COLLECTED MATERIAL:

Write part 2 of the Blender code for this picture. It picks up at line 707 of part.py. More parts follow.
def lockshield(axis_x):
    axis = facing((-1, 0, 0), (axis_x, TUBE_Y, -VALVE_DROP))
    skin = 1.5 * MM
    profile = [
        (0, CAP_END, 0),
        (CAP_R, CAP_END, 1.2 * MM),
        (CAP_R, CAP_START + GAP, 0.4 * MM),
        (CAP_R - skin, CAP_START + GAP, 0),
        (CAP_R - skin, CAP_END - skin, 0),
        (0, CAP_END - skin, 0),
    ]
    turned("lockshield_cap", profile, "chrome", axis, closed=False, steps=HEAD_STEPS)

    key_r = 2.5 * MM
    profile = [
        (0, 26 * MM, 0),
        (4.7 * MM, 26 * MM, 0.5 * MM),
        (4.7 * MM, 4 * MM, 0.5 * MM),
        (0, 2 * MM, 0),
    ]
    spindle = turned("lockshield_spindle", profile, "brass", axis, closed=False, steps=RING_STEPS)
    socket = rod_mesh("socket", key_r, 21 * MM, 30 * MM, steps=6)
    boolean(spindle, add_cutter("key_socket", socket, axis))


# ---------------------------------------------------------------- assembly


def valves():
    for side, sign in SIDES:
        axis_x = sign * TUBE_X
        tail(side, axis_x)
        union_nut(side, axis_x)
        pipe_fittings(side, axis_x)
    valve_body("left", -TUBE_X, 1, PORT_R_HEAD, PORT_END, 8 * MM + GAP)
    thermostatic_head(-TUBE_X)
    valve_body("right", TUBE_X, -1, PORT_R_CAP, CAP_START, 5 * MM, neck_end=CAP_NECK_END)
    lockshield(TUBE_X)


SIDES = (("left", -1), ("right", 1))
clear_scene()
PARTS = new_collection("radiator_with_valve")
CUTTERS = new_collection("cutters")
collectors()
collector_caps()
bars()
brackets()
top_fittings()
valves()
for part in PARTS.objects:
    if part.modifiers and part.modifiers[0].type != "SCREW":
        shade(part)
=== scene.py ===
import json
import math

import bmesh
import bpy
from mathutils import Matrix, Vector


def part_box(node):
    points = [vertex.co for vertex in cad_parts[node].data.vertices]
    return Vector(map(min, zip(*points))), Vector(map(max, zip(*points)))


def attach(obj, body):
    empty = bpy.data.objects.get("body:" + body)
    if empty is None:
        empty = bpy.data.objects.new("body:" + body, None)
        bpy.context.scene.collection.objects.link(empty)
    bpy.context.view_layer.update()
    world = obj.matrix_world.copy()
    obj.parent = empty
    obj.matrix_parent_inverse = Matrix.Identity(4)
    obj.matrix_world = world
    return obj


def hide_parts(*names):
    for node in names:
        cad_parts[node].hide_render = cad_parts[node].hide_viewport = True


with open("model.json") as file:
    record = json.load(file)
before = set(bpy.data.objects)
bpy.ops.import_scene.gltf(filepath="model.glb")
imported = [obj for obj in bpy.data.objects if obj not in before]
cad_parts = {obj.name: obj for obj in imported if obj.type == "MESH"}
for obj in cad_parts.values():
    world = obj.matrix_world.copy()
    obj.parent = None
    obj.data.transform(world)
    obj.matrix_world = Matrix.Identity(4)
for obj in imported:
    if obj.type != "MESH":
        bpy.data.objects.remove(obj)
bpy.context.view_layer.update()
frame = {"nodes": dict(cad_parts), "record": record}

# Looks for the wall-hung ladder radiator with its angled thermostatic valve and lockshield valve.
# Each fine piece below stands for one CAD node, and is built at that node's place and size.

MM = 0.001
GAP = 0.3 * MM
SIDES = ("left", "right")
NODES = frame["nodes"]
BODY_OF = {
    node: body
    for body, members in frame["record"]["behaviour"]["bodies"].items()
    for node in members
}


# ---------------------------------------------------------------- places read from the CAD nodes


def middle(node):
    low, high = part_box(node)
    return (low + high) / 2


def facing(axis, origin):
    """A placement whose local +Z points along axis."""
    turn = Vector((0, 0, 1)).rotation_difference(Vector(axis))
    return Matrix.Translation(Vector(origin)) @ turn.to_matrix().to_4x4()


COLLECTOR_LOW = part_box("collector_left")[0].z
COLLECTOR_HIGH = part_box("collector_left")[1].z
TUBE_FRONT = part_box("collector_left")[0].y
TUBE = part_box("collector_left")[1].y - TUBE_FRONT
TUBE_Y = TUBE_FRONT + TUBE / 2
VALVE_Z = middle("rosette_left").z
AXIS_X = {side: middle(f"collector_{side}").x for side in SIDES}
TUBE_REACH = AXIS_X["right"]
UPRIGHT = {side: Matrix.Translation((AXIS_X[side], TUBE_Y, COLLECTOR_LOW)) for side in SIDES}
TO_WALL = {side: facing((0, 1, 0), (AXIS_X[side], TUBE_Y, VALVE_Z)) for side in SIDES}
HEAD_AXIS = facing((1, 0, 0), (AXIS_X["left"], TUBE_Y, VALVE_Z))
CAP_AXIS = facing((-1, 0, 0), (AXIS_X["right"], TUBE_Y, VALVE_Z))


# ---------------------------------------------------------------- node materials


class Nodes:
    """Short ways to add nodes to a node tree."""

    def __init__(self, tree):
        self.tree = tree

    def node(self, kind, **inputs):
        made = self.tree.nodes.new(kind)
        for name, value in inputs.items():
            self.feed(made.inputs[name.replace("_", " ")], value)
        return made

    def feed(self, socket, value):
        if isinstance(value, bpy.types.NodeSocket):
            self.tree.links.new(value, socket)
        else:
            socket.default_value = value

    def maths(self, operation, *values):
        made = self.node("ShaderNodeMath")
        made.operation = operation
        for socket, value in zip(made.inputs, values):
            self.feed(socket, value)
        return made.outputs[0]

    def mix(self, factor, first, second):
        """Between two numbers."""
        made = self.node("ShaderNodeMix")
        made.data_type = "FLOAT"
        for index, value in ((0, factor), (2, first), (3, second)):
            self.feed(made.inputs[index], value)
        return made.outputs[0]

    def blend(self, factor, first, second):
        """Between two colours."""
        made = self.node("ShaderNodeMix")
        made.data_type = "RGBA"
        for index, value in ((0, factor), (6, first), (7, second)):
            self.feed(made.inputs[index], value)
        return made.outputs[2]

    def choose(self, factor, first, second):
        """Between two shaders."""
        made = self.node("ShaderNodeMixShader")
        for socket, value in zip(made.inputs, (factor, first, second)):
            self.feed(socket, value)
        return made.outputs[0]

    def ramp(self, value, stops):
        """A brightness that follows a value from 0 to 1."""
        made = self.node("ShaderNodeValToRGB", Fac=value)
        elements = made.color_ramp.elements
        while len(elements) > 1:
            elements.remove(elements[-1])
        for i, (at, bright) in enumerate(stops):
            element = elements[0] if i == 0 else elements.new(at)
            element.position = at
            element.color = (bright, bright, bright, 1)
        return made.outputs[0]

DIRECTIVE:
Reproduce word for word the material above, beginning with the line that contains "top_fittings()" and ending with the line that contains "bpy.context.scene.collection.objects.link(empty)".

REPLY TO THE EXERCISE:
top_fittings()
valves()
for part in PARTS.objects:
    if part.modifiers and part.modifiers[0].type != "SCREW":
        shade(part)
=== scene.py ===
import json
import math

import bmesh
import bpy
from mathutils import Matrix, Vector


def part_box(node):
    points = [vertex.co for vertex in cad_parts[node].data.vertices]
    return Vector(map(min, zip(*points))), Vector(map(max, zip(*points)))


def attach(obj, body):
    empty = bpy.data.objects.get("body:" + body)
    if empty is None:
        empty = bpy.data.objects.new("body:" + body, None)
        bpy.context.scene.collection.objects.link(empty)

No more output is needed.